Neuralink scrive il futuro: il primo dispositivo impiantato nel cervello

9 months ago 156

Neuralink, la nota startup che opera nel campo delle neuroscienze applicate fondata da Elon Musk, ha appena compiuto un passo fondamentale per la sua storia e per la medicina in generale. L'azienda ha appena impiantato con successo il suo primo dispositivo nel cervello di un paziente.

Per dare un minimo di contesto, sono diversi anni che Neuralink è impegnata nello sviluppo di un dispositivo impiantabile nel cervello di pazienti affetti da gravi patologia, con lo scopo di rendere possibile la riacquisizione di capacità comunicative, di espressione e interazione.

Alla fine dello scorso Neuralink aveva aperto le candidature per coloro che fossero interessati a testare il suo dispositivo. Chiaramente, le candidature erano aperte a persone con quadriplegia dovuta a lesione verticale del midollo spinale o SLA. Nelle ultime ore, Elon Musk ha annunciato che il primo impianto è stato eseguito con successo e che il paziente che l'ha ricevuto è in fase di recupero secondo i piani.
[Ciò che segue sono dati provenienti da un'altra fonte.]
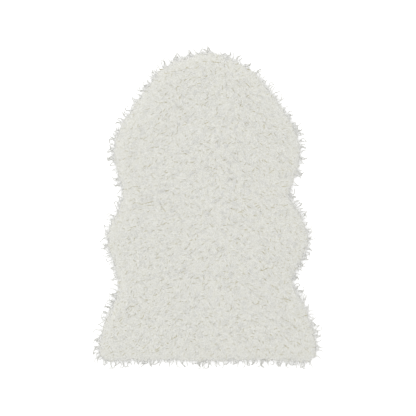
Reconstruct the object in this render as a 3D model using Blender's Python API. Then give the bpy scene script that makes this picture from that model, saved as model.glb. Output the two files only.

Il dispositivo sviluppato da Neuralink, al momento alla sua prima versione, si chiama Telepathy e sarebbe in grado di permette a persone affette da malattie neurodegenerative di acquisire nuovamente, almeno parzialmente, le funzioni di comunicazione e interazione con l'ambiente circostante.

Il concetto per cui un dispositivo riesce a fare questa meraviglia in realtà non è magia. Le malattie neurodegenerative generalmente colpiscono in misura maggiore il sistema nervoso, e in particolare tutti i suoi distretti che sono deputati alla trasmissione dei segnali elettrici che permettono al nostro cervello di comunicare ai muscoli i movimenti da fare. Questi trasmettitori sono fondamentali affinché i movimenti vengano eseguiti, ed entrano in gioco per qualsiasi cosa noi facciamo, anche per la semplice respirazione.

Telepathy si occuperebbe quindi di sostituire le parti danneggiate dalle patologie neurodegenerative, ricevendo, interpretando e trasmettendo il segnale che arriva dal nostro cervello. Proprio il cervello infatti è quello che rimane maggiormente "in vita" anche in caso di malattie neurodegenerative.

La sperimentazione è appena partita e dovrebbe durare almeno qualche anno. L'azienda non ha rivelato quanti pazienti sono stati coinvolti, ma l'obiettivo è arrivare alla certificazione da parte delle autorità sanitarie per poi commercializzarla. Sperando che un domani anche malattie devastanti sotto il profilo umano (immaginate che i pazienti affette da malattie del genere capiscono e interpretano tutto ma spesso non possono esprimersi in alcun modo), oltre che sotto quello fisico, possano essere affrontate e magari sconfitte.